Under George Gordon St Lucia came close to having a daily paper with the VOICE publishing five days a week, except Sundays and Mondays.

Garnet H. Gordon became the fourth editor of THE VOICE OF ST LUCIA on his father’s death. Despite his preoccupation as an attorney he ran the paper until 1954. He was singled out for appointment as Trade Commissioner for the British West Indies, British Guiana (now Guyana) and British Honduras (now Belize) and left for London to take up duties.

Garnet Gordon’s star had begun to shine in the 1940s when he became an elected member of the Legislative Council. He however lost his place in parliament with the advent of universal adult suffrage in 1951. Later he would become one of the island’s most prominent legal minds and statesmen, a nominated member of the legislature, and an advocate for a Caribbean federation. He was knighted by the Queen for his services to country and region.

When Sir Garnet died in 1975, the VOICE OF ST. LUCIA eulogized him thus: “We mourn the passing of a friend, mentor, counsellor, adversary and statesman….a man whose steps spanned some seventy years, during which adult suffrage came to St. Lucia and we evolved from a totally dependent colony to an Associated State; during which most of the West Indies developed socially, from the depths of colonialism to nationhood and national identity….”

Under Gordon’s guidance THE VOICE OF ST LUCIA became the flagship of a new company, The VOICE Publishing Company, established in 1953 under the Commercial Code of St Lucia. It was the beginning of a new era in the life of the newspaper. His departure also brought new professionalism to the company when Barbadian Edward L.Cozier became Managing Director and Editor. Cozier had served in that capacity at the BARBADOS ADVOCATE and his appointment ushered in a period of reorganization which helped cement the place of THE VOICE as a leading West Indian newspaper, a position it maintains to this day.

After Gordon, THE VOICE OF ST LUCIA went through a series of Editors who stayed for varying lengths of time: Owen Mathurin (St Lucia), Frank Robinson (British Guiana), Rupert Hoyte (Barbados), Clendon Mason, Harold Simmons, Edward Rock and Dunstan St Omer (all St Lucia).

The appointment of Wilfred St Clair-Daniel as Editor in 1962 marked the beginning of another era. THE VOICE OF ST LUCIA began to present its news in a more professionally-written format and locally-generated photographs of news events, published infrequently in the previous years, became a regular feature. For the first time the paper had a team of full-time editorial staff comprising reporters and photographers.
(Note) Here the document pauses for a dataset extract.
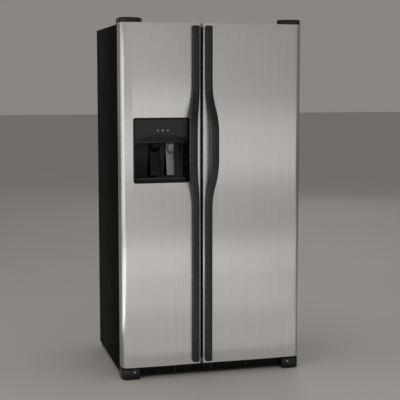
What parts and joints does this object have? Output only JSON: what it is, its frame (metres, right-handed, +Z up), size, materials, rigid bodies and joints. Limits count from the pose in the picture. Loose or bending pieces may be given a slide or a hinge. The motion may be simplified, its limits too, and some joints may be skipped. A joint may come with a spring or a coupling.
{
  "type": "side by side refrigerator",
  "caption": "Two-door side by side refrigerator with ice and water dispenser, bowed full-length handles, shelves, drawers and door bins inside.",
  "frame": {"origin": "on the floor, under the centre of the whole appliance's bounding box", "axes": "+Z up, +X to the right seen from the front, doors face -Y"},
  "size_m": [0.914, 0.7542, 1.761],
  "materials": {
    "stainless": "vertically brushed stainless steel",
    "case_paint": "textured black paint",
    "galvanised": "galvanised steel",
    "foam": "polyurethane foam",
    "liner_white": "vacuum formed white plastic",
    "black_plastic": "semi-gloss black plastic",
    "dispenser_black": "gloss black plastic",
    "panel_grey": "dark grey semi-gloss plastic",
    "button_grey": "grey rubberised plastic",
    "clear_grey": "smoked translucent plastic",
    "gasket": "magnetic door gasket",
    "clear_plastic": "clear moulded plastic",
    "glass": "tempered shelf glass",
    "white_plastic": "white moulded plastic",
    "steel": "zinc plated steel",
    "compressor_black": "black enamelled steel",
    "evaporator": "aluminium fins and tube",
    "grey_plastic": "grey moulded plastic"
  },
  "bodies": {
    "cabinet": {"freezer_liner": "liner_white", "fridge_liner": "liner_white", "shelf_rails": "liner_white", "cabinet_shell": "case_paint", "rear_panel": "galvanised", "foam_insulation": "foam", "hinge_brackets": "steel", "hinge_covers": "black_plastic", "corner_covers": "black_plastic", "cover_screws": "steel", "toe_grille": "black_plastic", "base_frame": "galvanised", "compressor": "compressor_black", "condenser_coil": "compressor_black", "machine_cover": "galvanised", "water_inlet_valve": "grey_plastic", "power_cord_gland": "grey_plastic", "evaporator": "evaporator", "evaporator_cover": "liner_white", "shelf_frames": "white_plastic", "shelf_glass": "glass", "ice_bin": "liner_white", "ice_maker": "liner_white", "control_box": "liner_white", "interior_lamps": "clear_plastic"},
    "freezer_door": {"freezer_door_skin": "stainless", "freezer_door_foam": "foam", "freezer_door_liner": "liner_white", "freezer_door_gasket": "gasket", "freezer_door_bins": "clear_plastic", "freezer_handle": "black_plastic", "dispenser_housing": "dispenser_black", "dispenser_panel": "panel_grey", "drip_tray": "dispenser_black"},
    "fridge_door": {"fridge_door_skin": "stainless", "fridge_door_foam": "foam", "fridge_door_liner": "liner_white", "fridge_door_gasket": "gasket", "fridge_door_bins": "clear_plastic", "fridge_handle": "black_plastic"},
    "water_button": {"water_button": "button_grey"},
    "ice_button": {"ice_button": "button_grey"},
    "lock_button": {"lock_button": "button_grey"},
    "ice_paddle": {"ice_paddle": "dispenser_black"},
    "water_paddle": {"water_paddle": "clear_grey"},
    "chute_flap": {"chute_flap": "dispenser_black"},
    "dairy_door": {"dairy_door": "clear_plastic"},
    "front_left_roller": {"front_left_roller": "grey_plastic"},
    "front_right_roller": {"front_right_roller": "grey_plastic"},
    "rear_left_roller": {"rear_left_roller": "grey_plastic"},
    "rear_right_roller": {"rear_right_roller": "grey_plastic"},
    "left_leveling_leg": {"left_leveling_leg": "steel"},
    "right_leveling_leg": {"right_leveling_leg": "steel"},
    "condenser_fan": {"condenser_fan": "grey_plastic"},
    "evaporator_fan": {"evaporator_fan": "white_plastic"},
    "freezer_basket": {"freezer_basket": "clear_plastic"},
    "crisper_drawer": {"crisper_drawer": "clear_plastic"},
    "deli_drawer": {"deli_drawer": "clear_plastic"},
    "freezer_knob": {"freezer_knob": "button_grey"},
    "fridge_knob": {"fridge_knob": "button_grey"}
  },
  "joints": [
    {"name": "freezer_door_hinge", "type": "hinge", "parent": "cabinet", "child": "freezer_door", "pos_m": [-0.432, -0.28792, 0.06], "axis": [0, 0, -1], "range_deg": [0, 130]},
    {"name": "fridge_door_hinge", "type": "hinge", "parent": "cabinet", "child": "fridge_door", "pos_m": [0.432, -0.28792, 0.06], "axis": [0, 0, 1], "range_deg": [0, 130]},
    {"name": "ice_paddle_pivot", "type": "hinge", "parent": "freezer_door", "child": "ice_paddle", "pos_m": [-0.275, -0.23392, 1.155], "axis": [1, 0, 0], "range_deg": [0, 9], "stiffness_Nm_per_rad": 0.6, "springref_deg": -2.86},
    {"name": "water_paddle_pivot", "type": "hinge", "parent": "freezer_door", "child": "water_paddle", "pos_m": [-0.2, -0.23392, 1.155], "axis": [1, 0, 0], "range_deg": [0, 9], "stiffness_Nm_per_rad": 0.6, "springref_deg": -2.86},
    {"name": "chute_flap_pivot", "type": "hinge", "parent": "freezer_door", "child": "chute_flap", "pos_m": [-0.275, -0.24492, 1.1605], "axis": [1, 0, 0], "range_deg": [0, 36]},
    {"name": "water_button_travel", "type": "slide", "parent": "freezer_door", "child": "water_button", "axis": [0, 1, 0], "range_m": [0, 0.0012], "stiffness_N_per_m": 400, "springref_m": -0.0005},
    {"name": "ice_button_travel", "type": "slide", "parent": "freezer_door", "child": "ice_button", "axis": [0, 1, 0], "range_m": [0, 0.0012], "stiffness_N_per_m": 400, "springref_m": -0.0005},
    {"name": "lock_button_travel", "type": "slide", "parent": "freezer_door", "child": "lock_button", "axis": [0, 1, 0], "range_m": [0, 0.0012], "stiffness_N_per_m": 400, "springref_m": -0.0005},
    {"name": "dairy_door_pivot", "type": "hinge", "parent": "fridge_door", "child": "dairy_door", "pos_m": [0.193, -0.15692, 1.59], "axis": [1, 0, 0], "range_deg": [0, 75]},
    {"name": "front_left_roller_spin", "type": "hinge", "parent": "cabinet", "child": "front_left_roller", "pos_m": [-0.405, -0.18492, 0.02], "axis": [1, 0, 0], "continuous": true},
    {"name": "front_right_roller_spin", "type": "hinge", "parent": "cabinet", "child": "front_right_roller", "pos_m": [0.405, -0.18492, 0.02], "axis": [1, 0, 0], "continuous": true},
    {"name": "rear_left_roller_spin", "type": "hinge", "parent": "cabinet", "child": "rear_left_roller", "pos_m": [-0.405, 0.31708, 0.02], "axis": [1, 0, 0], "continuous": true},
    {"name": "rear_right_roller_spin", "type": "hinge", "parent": "cabinet", "child": "rear_right_roller", "pos_m": [0.405, 0.31708, 0.02], "axis": [1, 0, 0], "continuous": true},
    {"name": "left_leg_screw", "type": "slide", "parent": "cabinet", "child": "left_leveling_leg", "axis": [0, 0, 1], "range_m": [0, 0.012]},
    {"name": "right_leg_screw", "type": "slide", "parent": "cabinet", "child": "right_leveling_leg", "axis": [0, 0, 1], "range_m": [0, 0.012]},
    {"name": "condenser_fan_spin", "type": "hinge", "parent": "cabinet", "child": "condenser_fan", "pos_m": [0.045, 0.26708, 0.14], "axis": [1, 0, 0], "continuous": true},
    {"name": "evaporator_fan_spin", "type": "hinge", "parent": "cabinet", "child": "evaporator_fan", "pos_m": [-0.241, 0.27208, 1.215], "axis": [0, 1, 0], "continuous": true},
    {"name": "freezer_basket_slide", "type": "slide", "parent": "cabinet", "child": "freezer_basket", "axis": [0, -1, 0], "range_m": [0, 0.09]},
    {"name": "crisper_drawer_slide", "type": "slide", "parent": "cabinet", "child": "crisper_drawer", "axis": [0, -1, 0], "range_m": [0, 0.09]},
    {"name": "deli_drawer_slide", "type": "slide", "parent": "cabinet", "child": "deli_drawer", "axis": [0, -1, 0], "range_m": [0, 0.09]},
    {"name": "freezer_knob_turn", "type": "hinge", "parent": "cabinet", "child": "freezer_knob", "pos_m": [0.1405, -0.05492, 1.645], "axis": [0, 1, 0], "range_deg": [-130, 130]},
    {"name": "fridge_knob_turn", "type": "hinge", "parent": "cabinet", "child": "fridge_knob", "pos_m": [0.2365, -0.05492, 1.645], "axis": [0, 1, 0], "range_deg": [-130, 130]}
  ],
  "couplings": [
    {"joint": "chute_flap_pivot", "follows": "ice_paddle_pivot", "ratio": 4}
  ]
}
St Clair-Daniel held the position until 1969 when he retired to take up a position as Nominated Member in the House of Assembly. The Editors since then were:

Neville Martindale (Barbados)
Ulric Rice (Barbados)
DenzilAgard (Barbados)
Christine Cox (England)
Rick Wayne (St Lucia)
Alfred Tang-Chow (Trinidad and Tobago)
Willie James (St Lucia)
Guy Ellis (St Lucia)
Harry Baptiste (Guyana)
Franklyn McDonald (St Lucia)
Victor Marquis (St Lucia)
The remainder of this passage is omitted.